▸ INPUT
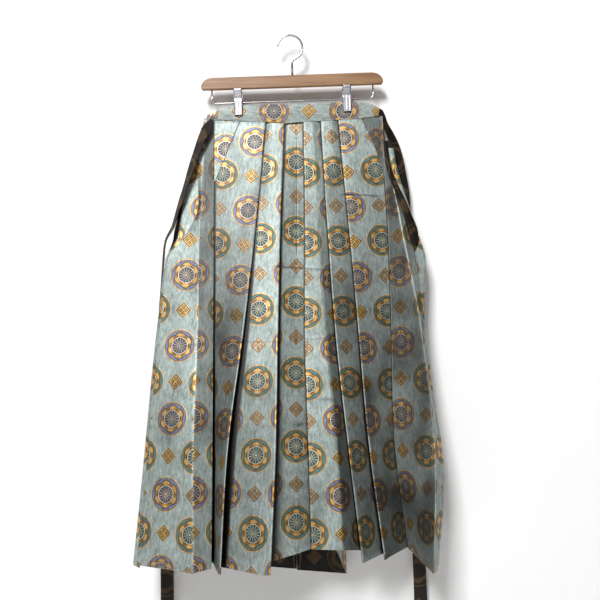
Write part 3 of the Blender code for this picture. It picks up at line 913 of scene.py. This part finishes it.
def build_figures():
    """The woven figures: wheels in teal and in blue, and lozenges between them.

    Lengths are in millimetres. r is the distance from the middle of the nearest
    wheel, and d that from the middle of the nearest lozenge.
    """
    tree, cloth, sink = open_group("woven_figures",
                                   {"Colour": "Color", "Figure": "Float", "Gilt": "Float"})
    maths = partial(number, tree)
    mask = partial(band_mask, tree)
    blend = partial(blend_colour, tree)

    def choose(share, a, b):
        return maths("MULTIPLY_ADD", share, maths("SUBTRACT", b, a), a)

    teal = []
    blue = []
    for metres, size in zip(add_node(tree, "SeparateXYZ", {0: cloth})[:2], REPEAT):
        place = maths("MULTIPLY", metres, 1 / MM)
        half = size / MM / 2
        teal.append(maths("WRAP", place, half, -half))
        blue.append(maths("WRAP", maths("SUBTRACT", place, half), half, -half))
    teal_r, blue_r = (
        maths("SQRT", maths("ADD", maths("MULTIPLY", x, x), maths("MULTIPLY", y, y)))
        for x, y in (teal, blue))
    is_blue = maths("LESS_THAN", blue_r, teal_r)
    r = maths("MINIMUM", teal_r, blue_r)
    turn = maths("ARCTAN2", choose(is_blue, teal[0], blue[0]), choose(is_blue, teal[1], blue[1]))

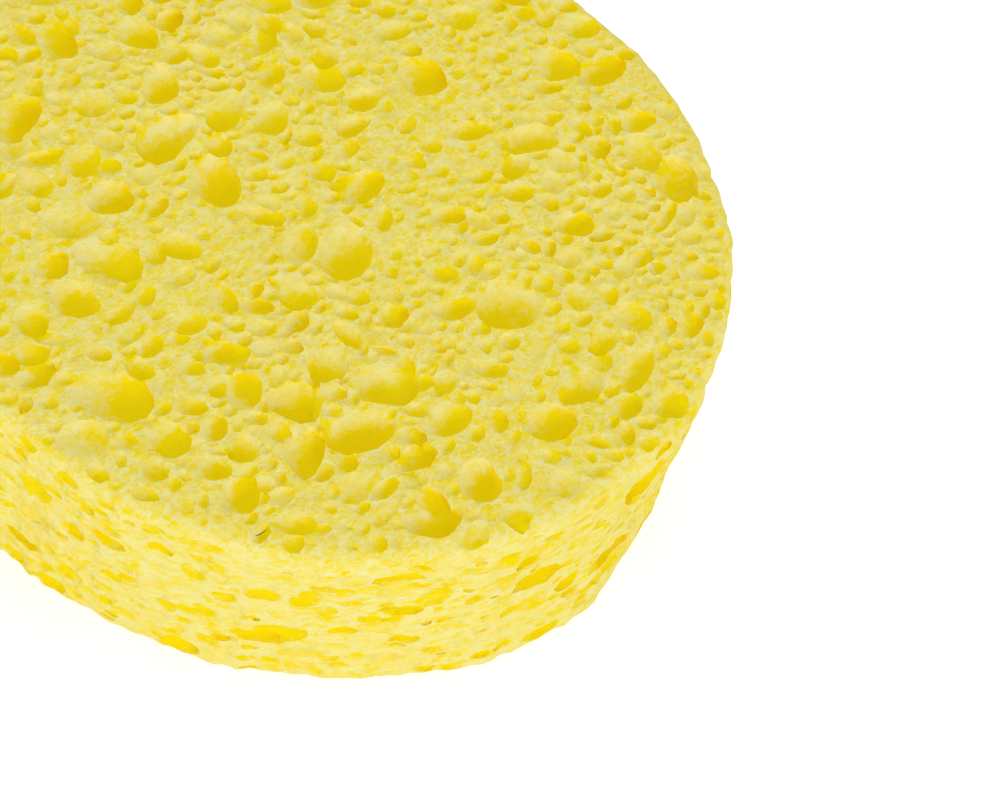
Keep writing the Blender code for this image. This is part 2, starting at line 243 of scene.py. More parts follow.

▸ WHAT IS NEEDED
Work through the listing above and report how many lines include the string "This", with no other text.

▸ REPLY TO THE EXERCISE
2